An important further obstacle is that being too attractive also discredits women. Female politicians, like all women, are attacked from both sides: sexualized if they are pretty, but considered ugly and unfeminine if they aren’t. Leadership requires credibility and respect, but stereotypes of bimbos, tokenism and ‘dumb blondes’ can chip away others’ confidence in a woman’s abilities. Can you win a beauty pageant and still be taken seriously in a boardroom or a press conference?

Although there are many advantages to being perceived as pretty there are also many disadvantages. Take, for example, the media’s treatment of former MP Belinda Stronach who was thought to be stupid because of her blonde hair or the way that pop culture has fetishized Sarah Palin’s beauty, going so far as to make her the subject of pornography. This treatment makes it clear that catering to feminine beauty ideals can also get someone into trouble. A pretty woman may become a sex object instead of a respected candidate, co-worker or peer.

Redefining ‘Success’

Despite coming from different political positions and different political parties female political candidates all face the challenges of the beauty ideal and the barriers it creates for women who seek leadership.
Beauty is arguably one of the first social requirements of being a woman. We must be ready for the male gaze at all times, ready to be beautiful and attractive and properly feminine.

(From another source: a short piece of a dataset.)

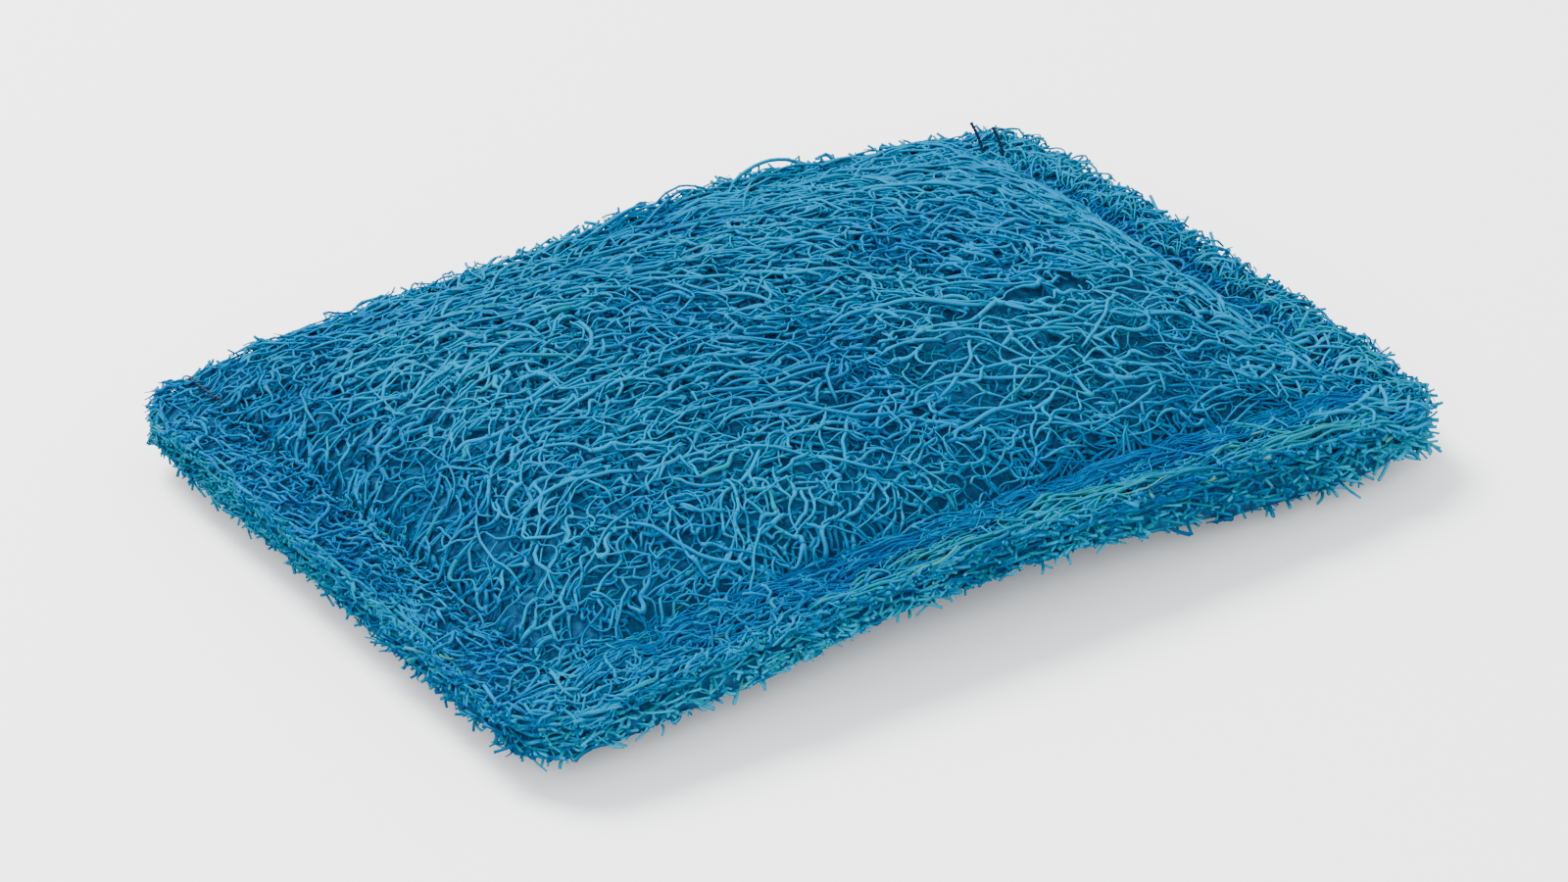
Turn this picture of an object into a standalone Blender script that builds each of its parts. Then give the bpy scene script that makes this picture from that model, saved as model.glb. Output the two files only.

As judges, as janitors, as teachers, as athletes, we must be beautiful before we can be considered successful women. The constant physical and emotional energy, not to mention time and money, required to maintain the standard of beauty has been proven to be a drain on girls and women, impacting their self-esteem, opportunities, finances and views of their own abilities.

Imagine a world where that effort was put into working towards a better future for us all. While we encourage girls to dream big, enter new fields and take on leadership roles, we must also combat the beauty ideal that will make them targets, demand perfection and limit their potential.